A l’issue de la présentation du film, les avis diffèrent. S’agit-il d’un éloge de la guerre, de sa beauté, de sa grandeur ou, au contraire, s’agit-il d’une dénonciation de ses horreurs et de la folie des hommes ?



Les chants de l’armée française superposés aux images en noir et blanc de canonnades, d’assauts, de fusillades embellissent les scènes de guerre. Les plans sur la fumée, les tirs d’artillerie, de DCA sont choisis pour leur dimension esthétique. Le montage est très travaillé notamment dans la scène où sont juxtaposés plusieurs salves d’obus ou dans celle où la caméra est embarquée dans un avion allemand et montre l’impact des bombes sur le sol.

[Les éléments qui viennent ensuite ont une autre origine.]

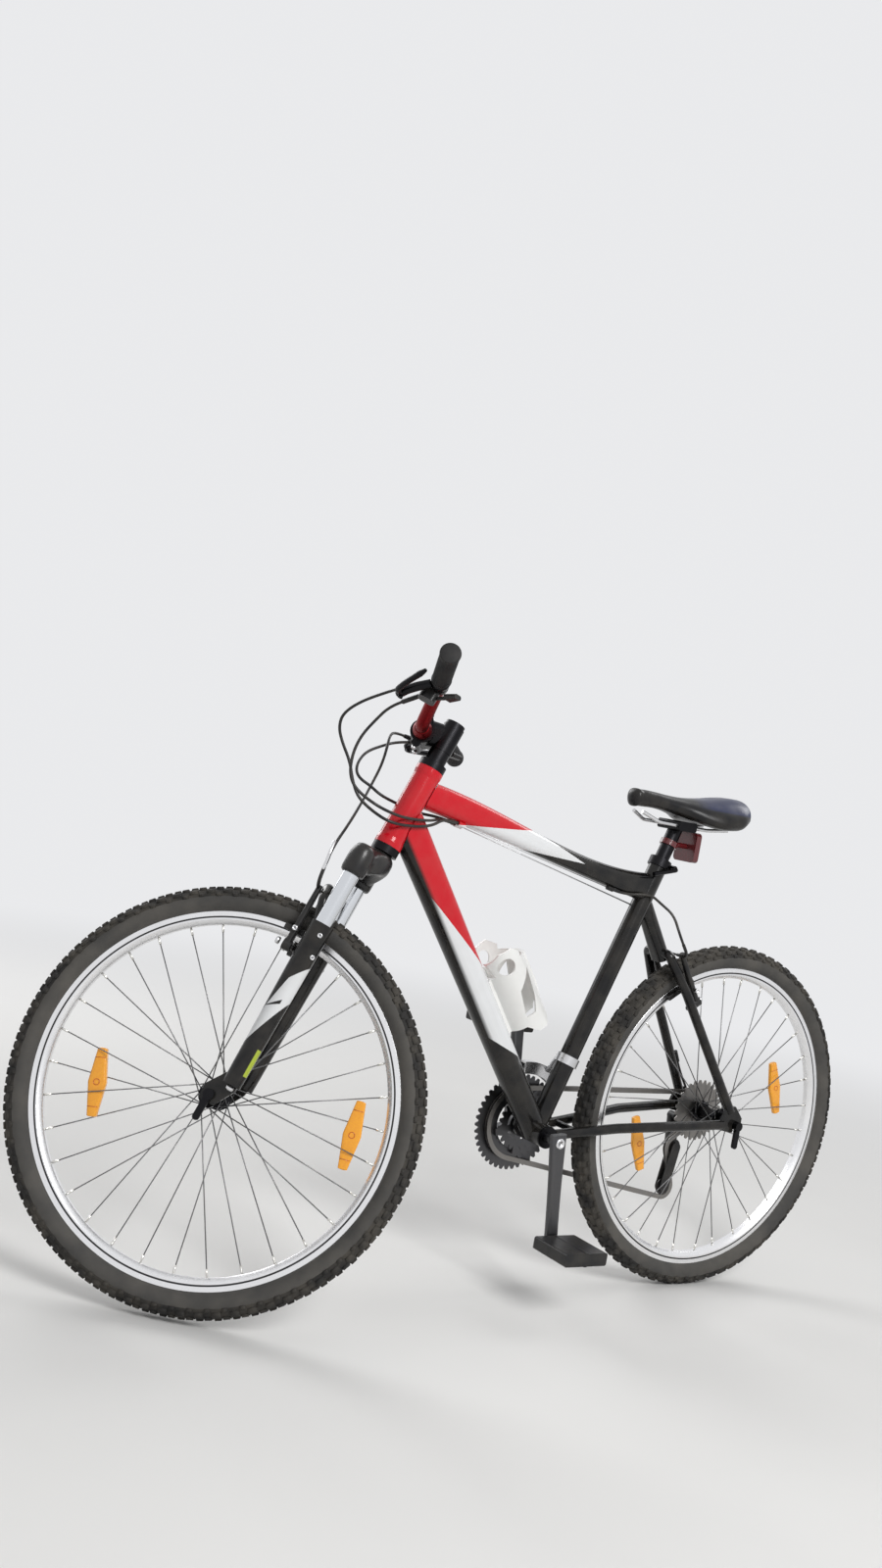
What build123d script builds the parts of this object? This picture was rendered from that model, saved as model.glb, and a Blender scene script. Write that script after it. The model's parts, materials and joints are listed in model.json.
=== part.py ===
"""A hardtail mountain bicycle with 26 inch wheels, a suspension fork and rim brakes.

X points forward, Y to the rider's left, Z up; the origin is the middle of the saddle's top.
The handlebar and front wheel stand turned to the rider's right, as the bicycle was parked.
"""
from build123d import *
import os
from math import asin, atan2, cos, degrees, hypot, pi, radians, sin, tan

os.makedirs("parts", exist_ok=True)

# Driving dimensions in mm and degrees. Wheels
RIM_RADIUS = 290.0
RIM_WIDTH = 24.0
RIM_DEPTH = 21.5
TYRE_HEIGHT = 41.0
TYRE_WIDTH = 46.0
FRONT_HUB_WIDTH = 100.0
REAR_HUB_WIDTH = 135.0
AXLE_RADIUS = 5.0
DROPOUT_THICK = 6.0
SPOKE_COUNT = 32
SPOKE_RADIUS = 1.1

# Frame
TYRE_TO_CRANK = 93.0
FRONT_CENTRE = 632.0
CRANK_DROP = 40.0
SADDLE_HEIGHT = 597.0
SADDLE_BEHIND_CRANK = 211.0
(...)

Le dialogue instauré par l’actrice principale Mireille PERRIER avec les reporters militaires montre l’empathie de Laurent ROTH pour ces soldats de l’image.

Mais les yeux brûlés dénonce aussi la guerre. Les cadavres déchiquetés, les conditions de vie pitoyables des soldats dans les tranchées, la folie qui s’empare de soldats traumatisés, les paysages dévastés par les tirs d’obus…: les horreurs ne sont pas cachées.

Le dialogue avec Mireille Perrier est aussi l’occasion pour les reporters de laisser affleurer les souffrances et les souvenirs douloureux qu’ils portent en eux. Leur métier les a conduits au front, comme des soldats, mais uniquement armés de leur appareil photo ou de leur caméra. Les reporters se réfugient derrière une virilité glorieuse pour, par pudeur, ne pas montrer leur faiblesse et leur sensibilité.


André Lebon et Mireille Perrier – © Adjudant-chef Patrice George



Le jeu des acteurs


Le film repose sur un artifice. Une jeune femme vient à l’aéroport récupérer la cantine d’un reporter. On devine que ce reporter est mort. Elle découvre le contenu de la cantine, des dizaines de photographies de guerre, en compagnie d’autres reporters. Sa mission, son rôle dans le film, est de les interroger en jouant les ingénues. Par sa féminité, sa candeur, elle pousse les reporters dans leurs retranchements. Elle cherche à les déstabiliser et ainsi à mettre à nue leurs sentiments. Ces journalistes représentent la partie réelle du film qui se confronte à la partie fictive, Mireille PERRIER.

Ces hommes sont confortablement installés dans leurs certitudes rassurantes pour ne pas céder à l’angoisse insupportable du doute. La combinaison du réel et du fictif entraine les confessions des reporters. Le meilleur exemple du film reste la confession ambiguë du journaliste de guerre Marc FLAMENT qui a photographié l’agonie du sergent Sentenac. Au début, Marc Flament affirme qu’il est resté seul près de cet homme en train d’agoniser et qu’il a fait son travail de photographe. Cette anecdote était déjà connue mais c’est la première fois, vingt ans après les faits, qu’il révèle qu’il a pleuré « comme un gosse ». Cette anecdote rappelle aussi l’ambiguïté du film. Que penser de l’attitude de Marc Flament face à la mort de cet homme ?




Le propos du film, par son ambiguïté, interroge sur la condition de l’homme.

Autant dire que la commande de l’armée française n’a pas été pleinement respectée par Laurent Roth, le réalisateur. C’est la raison pour laquelle le film est resté méconnu si longtemps.